Ten months ago, the kiwi began a 20% devaluation against the Japanese yen, on news that NZ’s economy had ground to a halt in the third quarter of 2005. On January 26th, the RBNZ halted its two year rate hike campaign at 7.25%, and while it reiterated that it saw no scope for an easing, it added, “We do not expect to raise the official cash rate further in this cycle. However, this possibility cannot be ruled out until we see clear evidence of a sustained weakening in domestic demand.”
Anticipating a peak in NZ Libor rate and an RBNZ easing cycle in 2007, Japanese traders rushed to unwind the “yen carry” trade. The Bank of Japan started to dismantle its ultra-easy money policy, ultimately draining 27 trillion yen out of the Tokyo money markets. Japanese investors, who had bought NZ$12 billion of NZ bonds in 2005, started dumping the kiwi, after NZ Prime minister Helen Clark applauded the kiwi’s devaluation.

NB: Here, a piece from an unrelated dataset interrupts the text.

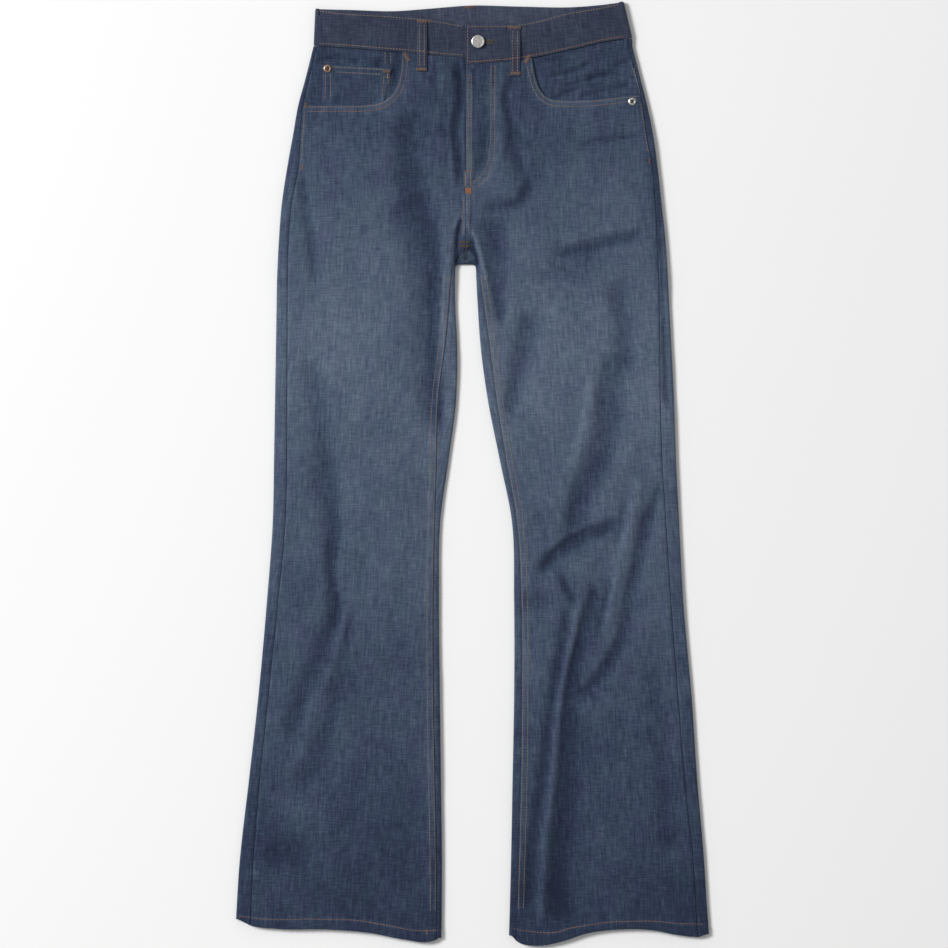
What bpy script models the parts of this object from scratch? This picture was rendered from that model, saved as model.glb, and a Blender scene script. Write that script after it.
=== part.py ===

Yet the kiwi stabilized at 70-yen in the summer of 2006, when traders began to have second thoughts about the inevitability of RBNZ rate cuts this year. Last month, RBNZ chief Alan Bollard insisted that he wouldn’t cut rates for “some considerable time because inflation hasn’t abated”. Consumer prices rose 4% in the year ended June 30th, above the central bank’s 1 to 3% target. Kiwi Libor rates climbed to 7.62% last week, discounting an RBNZ rate hike to 7.50% on October 26th.
Japanese traders are once again, playing the “yen carry” in the both the NZ kiwi and the US dollar. Interest rate differentials are a powerful draw in the foreign exchange markets, even for currencies with chronically high external trade deficits.
“The world economy is doing miraculously well,” said former Fed chief Paul Volcker on October 17th, because “there are some big imbalances underneath all of this, especially the flow of capital into the US. If the music stopped or slowed down a bit in terms of the foreign money coming into the US, you’ve got a potential problem for the US dollar and inflation,” Volcker warned.